PROMPT:
Reproduce all of the material word for word.

DATA PROVIDED:
★ ★ ★ ★ ★

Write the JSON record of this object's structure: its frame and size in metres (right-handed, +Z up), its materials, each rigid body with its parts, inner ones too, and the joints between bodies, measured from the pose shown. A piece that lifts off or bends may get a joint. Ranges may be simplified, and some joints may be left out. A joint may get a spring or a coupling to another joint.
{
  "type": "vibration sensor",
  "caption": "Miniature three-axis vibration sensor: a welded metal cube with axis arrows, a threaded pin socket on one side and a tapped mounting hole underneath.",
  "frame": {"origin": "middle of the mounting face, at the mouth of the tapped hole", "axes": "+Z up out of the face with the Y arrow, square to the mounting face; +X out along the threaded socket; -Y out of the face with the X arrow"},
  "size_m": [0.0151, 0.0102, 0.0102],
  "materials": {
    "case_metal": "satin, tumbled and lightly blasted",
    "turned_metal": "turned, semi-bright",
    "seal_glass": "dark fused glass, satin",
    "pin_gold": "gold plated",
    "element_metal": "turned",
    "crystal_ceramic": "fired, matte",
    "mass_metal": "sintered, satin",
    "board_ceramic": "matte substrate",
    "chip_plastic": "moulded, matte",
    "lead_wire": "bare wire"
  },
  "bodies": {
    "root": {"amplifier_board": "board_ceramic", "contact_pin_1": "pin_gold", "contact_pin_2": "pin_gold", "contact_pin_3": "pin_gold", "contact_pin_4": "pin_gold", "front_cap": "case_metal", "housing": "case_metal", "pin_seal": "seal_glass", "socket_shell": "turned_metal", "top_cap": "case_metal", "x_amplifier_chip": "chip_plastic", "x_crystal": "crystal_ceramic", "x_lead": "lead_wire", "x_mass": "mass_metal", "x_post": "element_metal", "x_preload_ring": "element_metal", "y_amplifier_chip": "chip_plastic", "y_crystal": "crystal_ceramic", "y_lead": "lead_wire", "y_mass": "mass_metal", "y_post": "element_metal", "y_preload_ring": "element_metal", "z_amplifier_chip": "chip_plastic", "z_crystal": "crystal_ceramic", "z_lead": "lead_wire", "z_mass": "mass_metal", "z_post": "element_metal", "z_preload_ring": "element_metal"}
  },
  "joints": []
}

★ ★ ★ ★ ★

THE REPLY:
Write the JSON record of this object's structure: its frame and size in metres (right-handed, +Z up), its materials, each rigid body with its parts, inner ones too, and the joints between bodies, measured from the pose shown. A piece that lifts off or bends may get a joint. Ranges may be simplified, and some joints may be left out. A joint may get a spring or a coupling to another joint.
{
  "type": "vibration sensor",
  "caption": "Miniature three-axis vibration sensor: a welded metal cube with axis arrows, a threaded pin socket on one side and a tapped mounting hole underneath.",
  "frame": {"origin": "middle of the mounting face, at the mouth of the tapped hole", "axes": "+Z up out of the face with the Y arrow, square to the mounting face; +X out along the threaded socket; -Y out of the face with the X arrow"},
  "size_m": [0.0151, 0.0102, 0.0102],
  "materials": {
    "case_metal": "satin, tumbled and lightly blasted",
    "turned_metal": "turned, semi-bright",
    "seal_glass": "dark fused glass, satin",
    "pin_gold": "gold plated",
    "element_metal": "turned",
    "crystal_ceramic": "fired, matte",
    "mass_metal": "sintered, satin",
    "board_ceramic": "matte substrate",
    "chip_plastic": "moulded, matte",
    "lead_wire": "bare wire"
  },
  "bodies": {
    "root": {"amplifier_board": "board_ceramic", "contact_pin_1": "pin_gold", "contact_pin_2": "pin_gold", "contact_pin_3": "pin_gold", "contact_pin_4": "pin_gold", "front_cap": "case_metal", "housing": "case_metal", "pin_seal": "seal_glass", "socket_shell": "turned_metal", "top_cap": "case_metal", "x_amplifier_chip": "chip_plastic", "x_crystal": "crystal_ceramic", "x_lead": "lead_wire", "x_mass": "mass_metal", "x_post": "element_metal", "x_preload_ring": "element_metal", "y_amplifier_chip": "chip_plastic", "y_crystal": "crystal_ceramic", "y_lead": "lead_wire", "y_mass": "mass_metal", "y_post": "element_metal", "y_preload_ring": "element_metal", "z_amplifier_chip": "chip_plastic", "z_crystal": "crystal_ceramic", "z_lead": "lead_wire", "z_mass": "mass_metal", "z_post": "element_metal", "z_preload_ring": "element_metal"}
  },
  "joints": []
}